The judge also found that Smartmatic made a plausible case that Lindell harmed its reputation.

“Smartmatic also alleges that, as a result of Lindell’s defamatory remarks, Smartmatic’s officers and employees have been threatened and the company has expended over one million dollars on public relations, crisis management, cybersecurity, and employee retention and recruitment efforts. Smartmatic alleges that its business depends on its reputation for safety, accuracy and auditability, and that Lindell’s defamatory statements have tarnished Smartmatic’s reputation,” the order notes.

MyPillow argued that it couldn’t be held liable for Lindell’s statements, but the judge noted that Lindell’s PR blitz for the pillows while peddling his election fraud falsehoods undercut that argument.

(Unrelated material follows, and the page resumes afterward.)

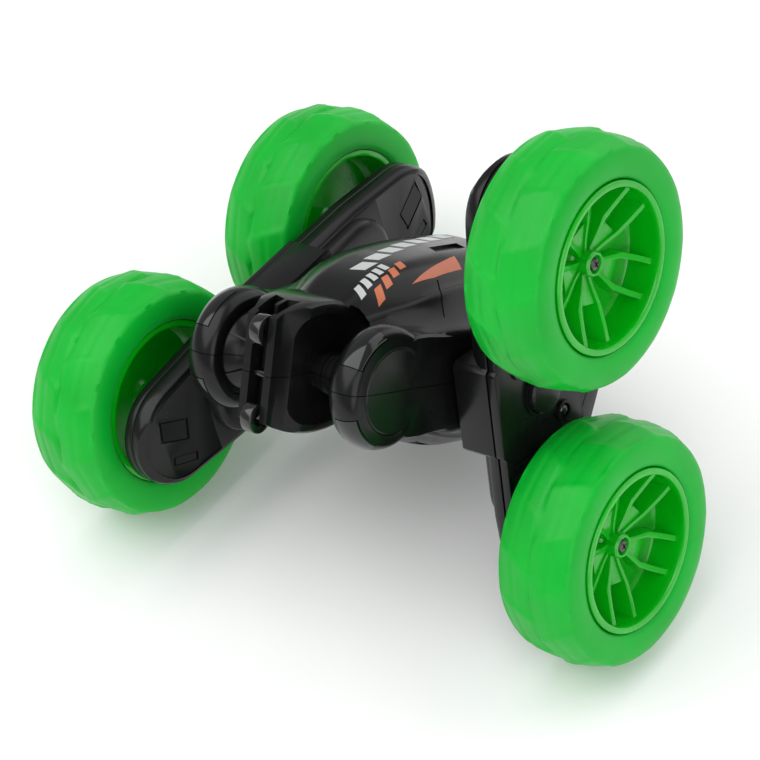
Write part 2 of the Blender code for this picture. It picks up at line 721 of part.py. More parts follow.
def build_body(paint, pitch):
    build_shells(paint, pitch)
    finish(build_nose_bracket("nose_bracket"), paint["trim"], pitch)
    finish(build_circuit_board("circuit_board"), paint["board"], pitch)
    finish(build_battery("battery_pack"), paint["battery"], pitch)
    finish(build_door_screw("battery_door_screw"), paint["screw"], pitch)
    finish(build_switch("power_switch"), paint["trim"], pitch)
    for side, label in ((1, "right"), (-1, "left")):
        finish(build_led(f"{label}_headlamp_led", side), paint["led"], pitch)
        for upper, level in ((True, "upper"), (False, "lower")):
            finish(lamp_sector(f"{label}_{level}_lamp_window", side, upper), paint["window"], pitch)


def paints():
    return {
        "casing": material("black_casing", (0.035, 0.037, 0.037), 0.38),
        "trim": material("black_trim", (0.012, 0.012, 0.013), 0.25),
        "window": material("smoked_window", (0.008, 0.009, 0.010), 0.08),
        "tyre": material("green_tyre", (0.0, 0.56, 0.055), 0.5),
        "rim": material("green_rim", (0.0, 0.42, 0.05), 0.28),
        "steel": material("axle_steel", (0.56, 0.57, 0.58), 0.3, 1.0),
        "screw": material("screw_steel", (0.62, 0.62, 0.6), 0.28, 1.0),
        "brass": material("pinion_brass", (0.78, 0.6, 0.3), 0.3, 1.0),
        "gear": material("gear_plastic", (0.83, 0.82, 0.78), 0.5),
        "motor": material("motor_can", (0.6, 0.6, 0.6), 0.35, 1.0),
        "board": material("circuit_green", (0.02, 0.16, 0.06), 0.45),
        "battery": material("battery_wrap", (0.02, 0.08, 0.32), 0.35),
        "led": material("led_clear", (0.85, 0.87, 0.85), 0.15),
    }


def main():
    clear_scene()
    paint = paints()
    stance = empty("stance", place=(STANCE_SHIFT, 0.0, STANCE_HEIGHT), turn_axis="Y", turn=-ROLL)
    pitch = empty("body_pitch", stance, turn=radians(BODY_PITCH))
    left_pivot = empty("left_arm_pivot", stance)
    right_pivot = empty("right_arm_pivot", stance, turn=radians(RIGHT_ARM_ANGLE))
    build_body(paint, pitch)
    build_arm(-1, "left", left_pivot, paint)
    build_arm(1, "right", right_pivot, paint)
    bpy.context.view_layer.update()


main()
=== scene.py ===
"""Looks of the double-sided stunt car: shells, arms, wheels and their materials.

Every frame used here has X across the car, in millimetres, and is read from the joints:
the body's frame, each arm's frame (side * s, a, b) and each wheel's frame.
"""
import json
from math import acos, atan2, cos, hypot, pi, radians, sin

import bmesh
import bpy
from mathutils import Matrix, Quaternion, Vector
from mathutils.bvhtree import BVHTree


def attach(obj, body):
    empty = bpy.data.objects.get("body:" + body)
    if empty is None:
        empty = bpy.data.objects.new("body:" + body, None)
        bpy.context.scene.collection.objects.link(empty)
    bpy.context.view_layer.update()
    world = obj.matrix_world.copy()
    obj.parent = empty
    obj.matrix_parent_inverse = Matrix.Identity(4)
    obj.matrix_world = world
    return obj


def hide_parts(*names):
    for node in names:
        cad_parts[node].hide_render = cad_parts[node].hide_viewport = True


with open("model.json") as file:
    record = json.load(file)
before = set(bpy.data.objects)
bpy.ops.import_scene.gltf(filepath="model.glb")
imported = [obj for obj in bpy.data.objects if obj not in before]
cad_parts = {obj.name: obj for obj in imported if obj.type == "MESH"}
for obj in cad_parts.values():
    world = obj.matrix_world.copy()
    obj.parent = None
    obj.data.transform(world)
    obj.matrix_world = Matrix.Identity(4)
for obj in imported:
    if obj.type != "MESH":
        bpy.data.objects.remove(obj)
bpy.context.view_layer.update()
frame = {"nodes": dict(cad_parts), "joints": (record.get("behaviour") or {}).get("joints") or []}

MM = 0.001
JOINTS = {joint["name"]: joint for joint in frame["joints"]}
SIDES = ((-1, "left"), (1, "right"))
ENDS = ((1, "far"), (-1, "near"))
GAP = 0.35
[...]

“Lindell, the CEO of MyPillow, intentionally promoted MyPillow while allegedly defaming Smartmatic in media and other public appearances,” the order states. “Lindell used the MyPillow logo during media appearances in which he allegedly defamed Smartmatic. During these appearances, Lindell promoted the MyPillow business and provided audiences with promotional codes to use when buying MyPillow products. The MyPillow promotional codes Lindell relayed to audiences used words and phrases that correlated to Lindell’s allegedly defamatory statements.”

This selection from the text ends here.